The Syrian Observatory For Human Rights

Syria’s Opposition Unveils Peace Plan

Syria’s main government opposition issued a road map on Wednesday for a transition to a democratic state without President Bashar al-Assad, as officials from the U.S., European Union and regional powers gathered for talks in London on possible ways out of the conflict.

The proposal by the opposition High Negotiations Committee comes amid faltering efforts by the U.S. and Russia on a deal to curb the fighting in Syria, now in its sixth year. The conflict has cost the lives of some 400,000 Syrians and forced another 11 million to flee their homes.

U.S. President Barack Obama and Russian leader Vladimir Putin failed during talks Monday in China to reach agreement on a cease-fire for the delivery of humanitarian aid. Mr. Obama told reporters afterward that Moscow and Washington “haven’t yet closed the gaps in a way we think it would actually work.”

A White House official described the final differences between the U.S. and Russia on a Syria deal as “technical” and related to implementation of the proposed agreement.

U.S. Defense Secretary Ash Carter on Wednesday put the blame for the delay in reaching an deal directly on Moscow, which won’t be represented at the meeting of the so-called Friends of Syria in the British capital.

Mr. Carter told students at the University of Oxford in the U.K. that U.S. diplomats were testing whether Russia would prove willing and able to influence the Syrian government toward a political transition to end the country’s civil war.

“Today’s news out of Syria is not encouraging,” Mr. Carter said. “The choice is Russia’s to make, and the consequences will be its responsibility.”

The proposal unveiled by the Syrian opposition on Wednesday calls for a six-month negotiation between the opposition and the government, followed by an 18-month period to set up a transitional government with full executive powers to write a new constitution and the departure of Mr. Assad and his “clique.”
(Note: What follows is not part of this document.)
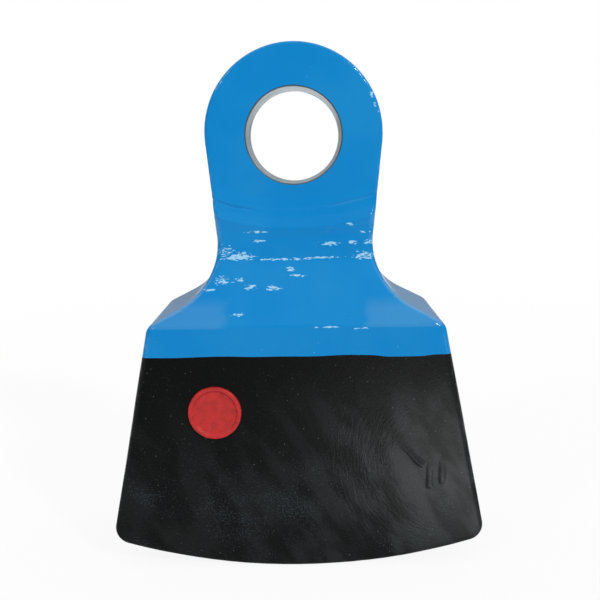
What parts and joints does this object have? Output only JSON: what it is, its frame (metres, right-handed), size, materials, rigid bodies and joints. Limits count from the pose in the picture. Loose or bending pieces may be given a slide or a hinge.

The third and final stage involves implementation of the constitution with local, legislative, and presidential elections.

“This is a vision for all the Syrians and for Syria,” Riyad Hijab, the coordinator of the HNC and former prime minister of Syria, told reporters in introducing the plan.

“We want to rid ourselves of extremism and terrorism. We want to move from the state of dictatorship, corruption, and a police state that destroyed the Syrian country and has caused a lot of problems for the region and threatens the security of the world,” Mr. Hijab said.

In Damascus, there was no immediate response to the plan from the Syrian government.

The opposition’s plan, much of it echoing a United Nations-sponsored peace plan centered on talks in Geneva, comes ahead of a meeting of foreign ministers and officials of the Friends of Syria, which includes the U.S. and Britain, which has pushed unsuccessfully for an end to the violence and for Mr. Assad to step down.

Representatives of Syria’s government and opposition last held proximity talks in Geneva in late April. Those negotiations collapsed when the Syrian government and its Russian allies stepped up attacks in the northeastern province of Aleppo.

Twice in the past three months, Staffan de Mistura, the U.N. special envoy for Syria, has expressed his hopes for a resumption of negotiations in Geneva within weeks, only to have the deadlines pass.

In a column published in The Times on Wednesday, U.K. Foreign Secretary Boris Johnson called the HNC proposal “the first credible picture of Syria without Assad” and said it answered to Russian concerns about what might follow the Syrian president’s exit. He reiterated that the Syrian president could have no part in the future government of Syria.

“There is still a chance that this vision can be made to work. If the Russians and Americans can together create a cease-fire, then the talks can restart in Geneva with the difference, perhaps, that all sides will by then have seen at least the scaffolding of a post-Assad Syria,” Mr. Johnson said.

Fighting in the complex, multi-front war continued Tuesday. One person was killed and another 70 wounded in a barrel-bomb attack in a rebel-held areas of Aleppo city.

The Syrian Observatory for Human Rights, a U.K.-based opposition monitoring group, said local doctors suspected the barrels bombs contained chlorine.

Also on Tuesday, three Turkish soldiers died and three others were wounded when a Turkish tank unit and their Syrian rebel allies clashed with an Islamic State cell, according to a statement by the military.

The fighting occurred in Aleppo province where Turks and local Syrian rebels have established a buffer zone along the 90-kilometer border between Syria and Turkey from where Islamic State has been able to resupply itself with foreign fighters and export its terror threat to the wider world.

The Turks, supported by approximately 1,000 Syrian Arab and Turkmen fighters, successfully seized the belt of territory after a 12-day military campaign called Operation Euphrates Shield that started on Aug. 24.

That force is mopping up remaining Islamic State units and preparing to take the town of Al Bab, where Turkish and U.S. officials believe sympathizers of the Sunni Muslim extremist group have retreated.